§ **Task brief**
Restate word for word the lines that begin the listing and end with the line holding "import * as".
──────── Task input ────────
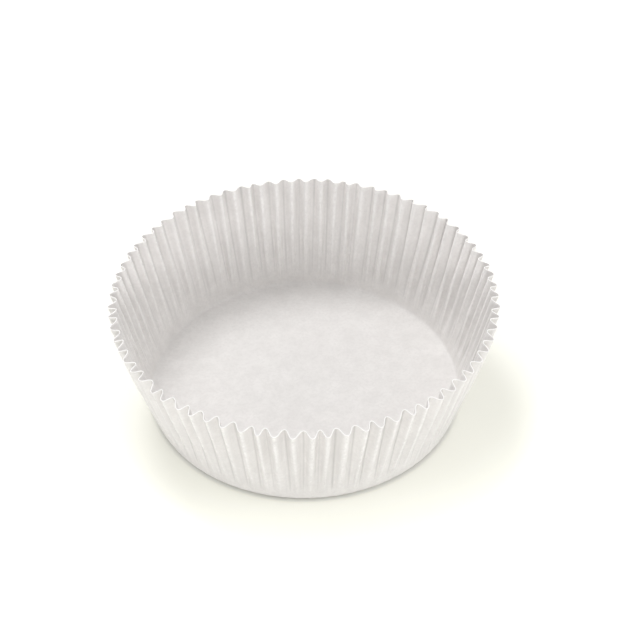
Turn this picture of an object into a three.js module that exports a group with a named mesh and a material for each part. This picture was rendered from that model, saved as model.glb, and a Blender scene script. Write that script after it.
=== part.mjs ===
// A paper tartlet cup, made from one round sheet of greaseproof paper: a flat floor, and a wall
// that stands in pleats because the flat sheet has more paper than the wall needs.
// Millimetres, +Z up. The origin is the middle of the floor's underside, which rests on the table.

import * as THREE from "three";

// Sizes of the cup. Each can be set by itself.
const floorDiameter = 50;
const rimDiameter = 61; // to the middle of the pleats at the cut edge
const cupHeight = 20; // from the table to the middle of the cut edge
const bendRadius = 0.6; // where the floor turns up into the wall, at the middle of the sheet
const paperThickness = 0.06;
const pleatCount = 74;

// Form of one pleat: across its width, and up the wall.
const foldSharpness = 0.8; // 0 is a smooth wave, near 1 is a knife-edged zigzag
const foldReach = 0.08; // how far the rounding of a fold goes to each side, in pleats
const pressedShare = 0.3; // share of its depth that a pleat keeps at the foot, where it is pressed flat
const pressedLength = 12; // length of paper up the wall over which the pleats open to their full depth

// How finely the sheet is divided.
const bendSteps = 2;
const wallSteps = 3;
const wallStepGrowth = 1.4; // steps are shorter low on the wall, where the pleats open fastest

const paperColor = 0xe9e5e1;
const paperRoughness = 0.82;
const paperMetalness = 0;

const fullTurn = 2 * Math.PI;
const floorRadius = floorDiameter / 2;

// Each half pleat has a column on its fold and one on either side of its flat flank, in pleats.
const halfPleat = 0.5;
const halfPleatColumns = [0, foldReach, halfPleat - foldReach];
const columnCount = (pleatCount / halfPleat) * halfPleatColumns.length;

// The wall seen from the side is an arc that starts level at the floor, then its tangent up to the rim.
const rimAcross = rimDiameter / 2 - floorRadius;
const rimAbove = cupHeight - paperThickness / 2 - bendRadius;
const slopeLength = Math.sqrt(rimAcross ** 2 + rimAbove ** 2 - bendRadius ** 2);
const wallAngle = Math.atan2(rimAbove, rimAcross) + Math.atan2(bendRadius, slopeLength);
const bendLength = bendRadius * wallAngle;

// The middle of the sheet at a distance along the paper from the floor's edge, without its pleats.
function wallPoint(along) {
  const turn = Math.min(along / bendRadius, wallAngle);
  const upSlope = along - turn * bendRadius;
  return {
    turn,
    radius: floorRadius + bendRadius * Math.sin(turn) + upSlope * Math.cos(wallAngle),
    height: paperThickness / 2 + bendRadius * (1 - Math.cos(turn)) + upSlope * Math.sin(wallAngle),
  };
}

// Where a column stands around the cup, counted in pleats.
function columnPlace(column) {
  const halves = Math.floor(column / halfPleatColumns.length);
  return halves * halfPleat + halfPleatColumns[column - halves * halfPleatColumns.length];
}

// One pleat's height across its width, from 1 on the outward rib to -1 in the inward groove.
function pleatWave(place) {
  return Math.asin(foldSharpness * Math.cos(fullTurn * place)) / Math.asin(foldSharpness);
}

// Half the depth of the pleats. They take up the length that the flat sheet has to spare, apart
// from what is pressed flat near the foot.
function pleatDepth(along) {
  const { radius } = wallPoint(along);
  const spareLength = (floorRadius + along) / radius;
  const pitch = (fullTurn * radius) / pleatCount;
  const opening = THREE.MathUtils.smoothstep(along, 0, pressedLength);
  const foldedDepth = pitch * halfPleat * Math.sqrt(Math.max(spareLength ** 2 - 1, 0));
  return (foldedDepth / 2) * THREE.MathUtils.lerp(pressedShare, 1, opening);
}

// A point in the middle of the pleated sheet. Pleats stand square to the wall.
function sheetPoint(along, column) {
  const place = columnPlace(column);
  const angle = (fullTurn * place) / pleatCount;
  const { turn, radius, height } = wallPoint(along);
  const rise = pleatDepth(along) * pleatWave(place);
  const outward = radius + rise * Math.sin(turn);
  return new THREE.Vector3(
    outward * Math.cos(angle),
    outward * Math.sin(angle),
    height - rise * Math.cos(turn),
  );
}

// From the middle of the sheet to its outer face, mitred so that the thickness holds past a fold.
function toOuterFace(along, column) {
  const angle = (fullTurn * columnPlace(column)) / pleatCount;
  const { turn } = wallPoint(along);
  const upWall = new THREE.Vector3(
    Math.cos(turn) * Math.cos(angle),
    Math.cos(turn) * Math.sin(angle),
    Math.sin(turn),
  );
  const here = sheetPoint(along, column);
  const before = here.clone().sub(sheetPoint(along, column - 1)).cross(upWall).normalize();
  const after = sheetPoint(along, column + 1).sub(here).cross(upWall).normalize();
  const mitre = paperThickness / 2 / (1 + before.dot(after));
  return before.add(after).multiplyScalar(mitre);
}

// Distances along the paper at which the sheet gets a ring of points, from the floor's edge to the rim.
function ringDistances() {
  const distances = [0];
  for (let step = 1; step <= bendSteps; step += 1) {
    distances.push((bendLength * step) / bendSteps);
  }
  for (let step = 1; step <= wallSteps; step += 1) {
    distances.push(bendLength + slopeLength * (step / wallSteps) ** wallStepGrowth);
  }
  return distances;
}

// The closed skin of the sheet: its outer face, its inner face, the cut edge and both sides of the floor.
function cupGeometry() {
  const positions = [];
  const triangles = [];

  function addPoint(point) {
    positions.push(point.x, point.y, point.z);
    return positions.length / 3 - 1;
  }

  function addRing(along, side) {
    const ring = [];
    for (let column = 0; column < columnCount; column += 1) {
      const offset = toOuterFace(along, column).multiplyScalar(side);
      ring.push(addPoint(sheetPoint(along, column).add(offset)));
    }
    return ring;
  }

  function addFacet(side, first, second, third) {
    triangles.push(first, side > 0 ? second : third, side > 0 ? third : second);
  }

  // Both faces of the sheet are divided alike, and the two flanks of a pleat mirror each other.
  function addBand(side, lower, upper) {
    for (let column = 0; column < columnCount; column += 1) {
      const next = (column + 1) % columnCount;
      const leaningOut = Math.floor(column / halfPleatColumns.length) % 2 === 1;
      const lowerEnd = leaningOut ? column : next;
      const upperEnd = leaningOut ? next : column;
      addFacet(side, lower[column], lower[next], upper[lowerEnd]);
      addFacet(side, lower[upperEnd], upper[next], upper[column]);
    }
  }

  function addDisc(side, center, ring) {
    for (let column = 0; column < columnCount; column += 1) {
      addFacet(side, center, ring[column], ring[(column + 1) % columnCount]);
    }
  }

  const distances = ringDistances();
  const outerRings = distances.map((along) => addRing(along, 1));
  const innerRings = distances.map((along) => addRing(along, -1));
  for (let ring = 1; ring < distances.length; ring += 1) {
    addBand(1, outerRings[ring - 1], outerRings[ring]);
    addBand(-1, innerRings[ring - 1], innerRings[ring]);
  }
  addBand(1, outerRings.at(-1), innerRings.at(-1));
  addDisc(-1, addPoint(new THREE.Vector3(0, 0, 0)), outerRings[0]);
  addDisc(1, addPoint(new THREE.Vector3(0, 0, paperThickness)), innerRings[0]);

  const geometry = new THREE.BufferGeometry();
  geometry.setAttribute("position", new THREE.Float32BufferAttribute(positions, 3));
  geometry.setIndex(triangles);
  geometry.computeVertexNormals();
  return geometry;
}

function greaseproofPaper() {
  return new THREE.MeshStandardMaterial({
    color: paperColor,
    roughness: paperRoughness,
    metalness: paperMetalness,
  });
}

function paperCup() {
  const cup = new THREE.Mesh(cupGeometry(), greaseproofPaper());
  cup.name = "paper_cup";
  return cup;
}

const tartletCup = new THREE.Group();
tartletCup.add(paperCup());

export default tartletCup;
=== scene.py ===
# Paper tartlet cup on a pale table: the fine pleated sheet, its paper, soft studio light and the camera.
import math
import random

import bpy
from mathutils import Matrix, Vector, noise


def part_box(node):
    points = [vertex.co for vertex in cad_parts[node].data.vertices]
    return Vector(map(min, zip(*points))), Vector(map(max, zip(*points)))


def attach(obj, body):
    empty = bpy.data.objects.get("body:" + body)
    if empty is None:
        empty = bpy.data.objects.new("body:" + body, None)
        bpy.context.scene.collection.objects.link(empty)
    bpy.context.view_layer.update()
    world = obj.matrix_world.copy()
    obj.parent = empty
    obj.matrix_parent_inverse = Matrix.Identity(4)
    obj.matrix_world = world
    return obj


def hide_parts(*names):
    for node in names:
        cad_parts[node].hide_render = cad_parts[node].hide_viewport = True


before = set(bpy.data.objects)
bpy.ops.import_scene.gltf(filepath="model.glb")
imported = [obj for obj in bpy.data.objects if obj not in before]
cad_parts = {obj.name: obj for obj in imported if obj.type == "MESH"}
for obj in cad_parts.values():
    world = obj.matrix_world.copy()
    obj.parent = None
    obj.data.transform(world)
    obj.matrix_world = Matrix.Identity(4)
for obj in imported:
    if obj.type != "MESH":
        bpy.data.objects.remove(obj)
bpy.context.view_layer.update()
mm = 0.001  # sizes below are written in millimetres


# The sheet: one round blank, flat in the middle and pleated all round.
# A share says how far up the sheet a place is: 0 at the floor's edge, 1 at the cut edge.

cup = {
    "node": "paper_cup",
    "pleats": 74,
    "thickness": 0.06,
    "edgeThickness": 0.11,  # the cut edge is a little burred
    "burrFrom": 0.95,  # edge mark past which the sheet has that thickness
    "bendRadius": 0.6,
    "topSpare": 0.26,  # the tops of the pleats lean out and reach above their middle
    "rimFits": 8,  # times the rim is fitted to the reach of the ribs
    "floorLevel": 0.001,  # the CAD solid's floor is below this
    "seed": 11,

    "foldSteps": 8,  # columns between a rib and the next groove
    "bendRows": 4,
    "wallRows": 22,
    "rowGrowth": 1.15,  # rows are closer at the foot of the wall
    "floorRings": 9,
    "ringGrowth": 0.45,  # rings are closer at the floor's edge
    "sharpAngle": 62,

    "foldSharpness": 0.5,
    "foldRoll": 0.07,  # how far the folds are rolled round at the cut edge
    "rollFull": 0.8,
    "footDepth": 0.36,  # part of the full pleat depth that shows at the foot
    "depthFull": 0.6,

    "widthVary": 0.18,
    "depthVary": 0.14,
    "leanVary": 0.3,
    "leanPivot": 0.4,
    "cutVary": 0.18,  # how far the cut edge runs in and out
    "cutOnset": 6,
    "sideRipple": 0.135,  # small extra folds on the pleats' sides, halfway up the wall
    "leastRipple": 0.5,
    "secondRipple": 0.7,
    "rippleTurn": 3,
    "rippleFull": 0.3,
    "rippleFade": (0.45, 0.85),
    "wobble": 0.16,
    "wobbleAround": 5,
    "wobbleUp": 0.09,
    "outOfRound": 0.22,
    "ovalTurn": 0.9,
    "ovalOnset": 1.5,

    "edgeBand": 0.25,  # width of the painted highlight along the cut edge
    "creaseReach": 0.26,  # how far the mark of a fold goes to each side
    "leastMark": 0.55,
    "footMark": 0.55,
    "markFull": 0.25,
    "footLine": 0.35,  # width of the painted highlight on the crease where the floor ends
    "footHighlight": 1.4,
    "footHighlightPlace": 0.1,  # part of the way round the bend
    "footHighlightReach": 0.3,

    "floorLift": 0.22,
    "liftReach": 9,
    "swells": {"height": 0.5, "scale": 0.085, "shift": (3, 0, 0.4)},
    "dimples": {"height": 0.18, "scale": 0.3, "shift": (0, 0, 7)},
    "footLift": 0.35,  # the floor's edge stands a little off the table
    "footReach": 7,
    "footWrinkle": 0.15,  # height of the small creases that run a little way into the floor
    "wrinkleScale": 22,
    "wrinkleReach": (0.8, 3.5),
}


def smooth(x):
    x = min(max(x, 0.0), 1.0)
    return x * x * (3 - 2 * x)


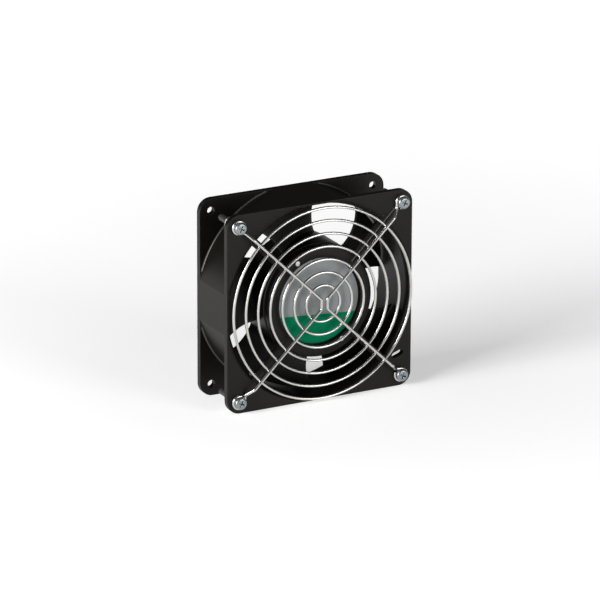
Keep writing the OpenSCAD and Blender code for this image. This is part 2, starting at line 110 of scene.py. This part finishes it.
room = bpy.data.worlds.new("room")
bpy.context.scene.world = room
room.use_nodes = True
room_nodes = room.node_tree.nodes
room_links = room.node_tree.links
walls = room_nodes["Background"]
walls.inputs["Color"].default_value = (1.0, 1.0, 1.0, 1.0)
walls.inputs["Strength"].default_value = wall_light
backdrop = room_nodes.new("ShaderNodeBackground")
backdrop.inputs["Color"].default_value = (1.0, 1.0, 1.0, 1.0)
backdrop.inputs["Strength"].default_value = 1.0
seen = room_nodes.new("ShaderNodeLightPath")
choose = room_nodes.new("ShaderNodeMixShader")
room_links.new(seen.outputs["Is Camera Ray"], choose.inputs[0])
room_links.new(walls.outputs[0], choose.inputs[1])
room_links.new(backdrop.outputs[0], choose.inputs[2])
room_links.new(choose.outputs[0], room_nodes["World Output"].inputs["Surface"])


def soft_lamp(name, place, size, power):
    """A square soft lamp at a place, aimed at the fan."""
    light = bpy.data.lights.new(name, "AREA")
    light.shape = "SQUARE"
    light.size = size
    light.energy = power
    lamp = bpy.data.objects.new(name, light)
    bpy.context.scene.collection.objects.link(lamp)
    lamp.location = place
    lamp.rotation_mode = "QUATERNION"
    lamp.rotation_quaternion = (-Vector(place)).to_track_quat("-Z", "Y")


soft_lamp("left_lamp", place=(-1.75, -0.38, 0.55), size=0.9, power=46.0)
soft_lamp("front_lamp", place=(0.8, -1.8, 0.4), size=0.8, power=15.0)


# Housing. One aluminium die casting with flanges, round duct, struts and motor hub, sprayed
# with a thin satin black paint that has a fine grain, holds a little dust and is rubbed on its edges.
def stand(x, y, z):
    """A place on the fan, in millimetres as seen from the guard side, as a place in the scene."""
    return Vector((x, -z, y)) * 0.001


def socket_group(name, wants, gives):
    """An empty shader group with its named inputs (name, value) and outputs (name, kind)."""
    group = bpy.data.node_groups.new(name, "ShaderNodeTree")
    for label, value in wants:
        group.interface.new_socket(label, in_out="INPUT", socket_type="NodeSocketFloat").default_value = value
    for label, kind in gives:
        group.interface.new_socket(label, in_out="OUTPUT", socket_type="NodeSocket" + kind)
    return group, group.nodes.new("NodeGroupInput"), group.nodes.new("NodeGroupOutput")


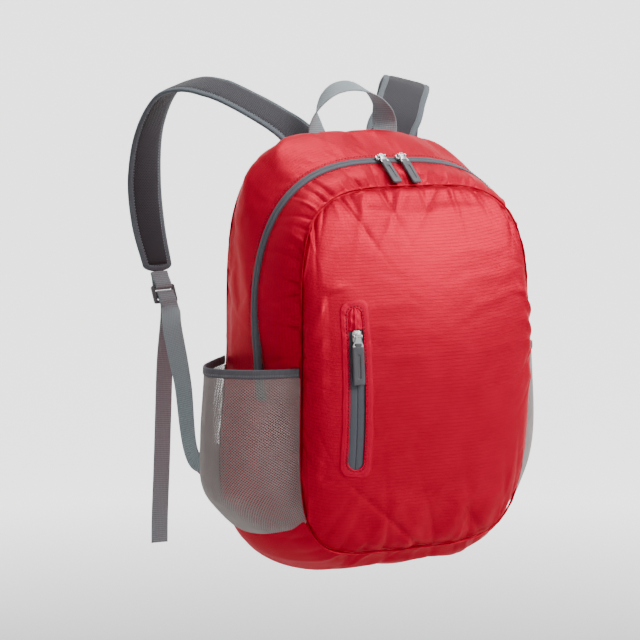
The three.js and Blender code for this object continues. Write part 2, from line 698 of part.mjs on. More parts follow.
// A shoulder strap on the wearer's right: shares of strapSpread, strapReach and strapRise above strapFoot,
// then the direction of its width, and its width as a share of strapWidth.
const strapRows = [
  [0.305, 0.0, -0.4, 1, 0, 0, 1],
  [0.31, 0.004, -0.1, 1, 0, 0, 1],
  [0.34, 0.05, 0.12, 0.93, -0.28, -0.15, 1],
  [0.39, 0.1, 0.29, 0.84, -0.45, -0.25, 1],
  [0.48, 0.165, 0.48, 0.76, -0.58, -0.3, 1],
  [0.61, 0.31, 0.74, 0.7, -0.64, -0.3, 1],
  [0.745, 0.46, 0.95, 0.7, -0.64, -0.3, 1],
  [0.85, 0.62, 1.01, 0.74, -0.62, -0.22, 1],
  [0.93, 0.8, 0.84, 0.74, -0.64, -0.1, 1],
  [0.98, 0.945, 0.25, 0.82, -0.56, 0, 1],
  [1.0, 0.99, -0.6, 0.93, -0.35, 0, 0.94],
  [1.0, 0.94, -1.4, 0.97, -0.2, 0, 0.82],
  [0.985, 0.85, -2.05, 0.98, -0.1, 0, 0.68],
];
const strapCount = 25;
function strapFrames(side) {
  const spread = side > 0 ? rightLean : 0;
  const places = strapRows.map(([x, y, z]) =>
    vec(side * (x * strapSpread + y * spread), strapSeat + y * strapReach, strapFoot + z * strapRise),
  );
  const widths = strapRows.map((row) => vec(row[3], side * row[4], side * row[5]).normalize());
  return framesAlong(places, widths, strapCount);
}
const strapStations = strapRows.map((_, k) => k / (strapRows.length - 1));
const strapWidths = strapRows.map((row) => row[6] * strapWidth);
const strapWidthAt = (share) => smooth(strapStations, strapWidths, share);

// The pad's section, as shares of half its width and of its thickness.
const padSection = [
  [-1, 0.3],
  [-0.86, 0.5],
  [0.86, 0.5],
  [1, 0.3],
  [1, -0.3],
  [0.86, -0.5],
  [-0.86, -0.5],
  [-1, -0.3],
];
function strapPad(side) {
  const half = (k) => strapWidthAt(k / strapCount) / 2 - bindingWidth - seamGap;
  const rings = strapFrames(side).map((f, k) =>
    padSection.map(([w, t]) => moved(f.at, f.wide, w * half(k)).addScaledVector(f.thick, t * strapWall)),
  );
  return tube(rings);
}
// A closed solid through rings of points, with flat ends.
function tube(rings) {
  const around = rings[0].length;
  const faces = [];
  for (let i = 0; i < rings.length - 1; i++)
    for (let j = 0; j < around; j++) {
      const a = i * around + j;
      const b = i * around + ((j + 1) % around);
      faces.push(a, b, b + around, a, b + around, a + around);
    }
  const last = (rings.length - 1) * around;
  for (let j = 1; j < around - 1; j++) faces.push(0, j + 1, j, last, last + j, last + j + 1);
  return solid(rings.flat(), faces);
}
// The binding runs down one edge of the pad, round its lower end and up the other edge.
function strapBinding(side) {
  const frames = strapFrames(side);
  const edge = (f, k, hand) => {
    const away = strapWidthAt(k / strapCount) / 2 - bindingWidth / 2;
    const wide = f.wide.clone().multiplyScalar(hand);
    return { at: moved(f.at, wide, away), wide, thick: f.thick };
  };
  const first = frames.map((f, k) => edge(f, k, -1));
  const second = frames.map((f, k) => edge(f, k, 1)).reverse();
  const end = frames[strapCount];
  const along = end.at.clone().sub(frames[strapCount - 1].at).normalize();
  const reach = strapWidthAt(1) / 2 - bindingWidth / 2;
  const past = bindingWidth / 2 + seamGap;
  const angles = span(-Math.PI / 2, Math.PI / 2, 6).slice(1, -1);
  const turn = angles.map((a) => {
    const out = end.wide.clone().multiplyScalar(Math.sin(a)).addScaledVector(along, Math.cos(a));
    const at = moved(end.at, end.wide, Math.sin(a) * reach).addScaledVector(along, Math.cos(a) * past);
    return { at, wide: out.normalize(), thick: end.thick };
  });
  return band([...first, ...turn, ...second], bindingWidth, bindingWall);
}

// The frame at the pad's lower end, past its binding.
function strapEnd(side) {
  const frames = strapFrames(side);
  const end = frames[strapCount];
  const along = end.at.clone().sub(frames[strapCount - 1].at).normalize();
  const wide = end.wide.clone().addScaledVector(along, -end.wide.dot(along)).normalize();
  const at = moved(end.at, along, bindingWidth + 2 * seamGap);
  return { at, wide, along, thick: crossed(along, wide) };
}
// A place beyond the pad's end: along the strap, and off it towards the wearer.
const beyondPad = (end, along, off) => moved(end.at, end.along, along).addScaledVector(end.thick, off);

// A buckle with three bars: the keeper holds the first and the webbing is threaded round the second.
const bars = [0, buckleBar + buckleSlot, 2 * (buckleBar + buckleSlot)].map((top) => keeperLength + top);
const barMiddle = bars.map((top) => top + buckleBar / 2);
const slotMiddle = bars.slice(0, 2).map((top) => top + buckleBar + buckleSlot / 2);
const bandClear = webbingWall / 2 + seamGap;
const barFace = buckleWall / 2 + bandClear;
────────
§ **Expected output**
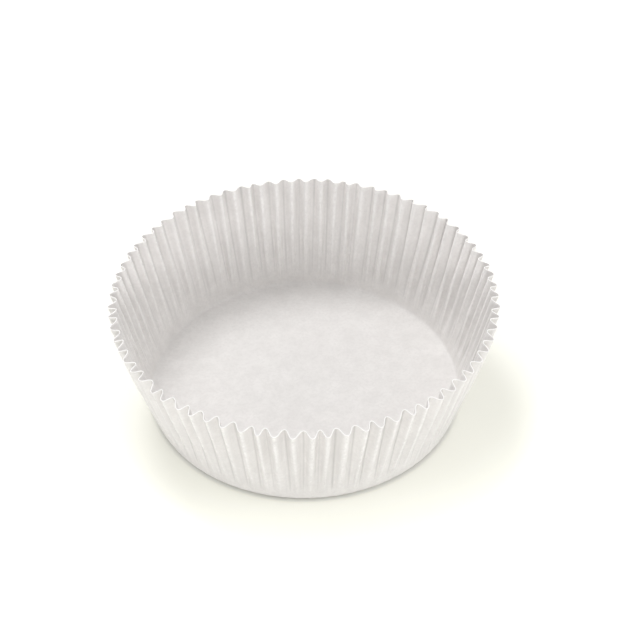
Turn this picture of an object into a three.js module that exports a group with a named mesh and a material for each part. This picture was rendered from that model, saved as model.glb, and a Blender scene script. Write that script after it.
=== part.mjs ===
// A paper tartlet cup, made from one round sheet of greaseproof paper: a flat floor, and a wall
// that stands in pleats because the flat sheet has more paper than the wall needs.
// Millimetres, +Z up. The origin is the middle of the floor's underside, which rests on the table.

import * as THREE from "three";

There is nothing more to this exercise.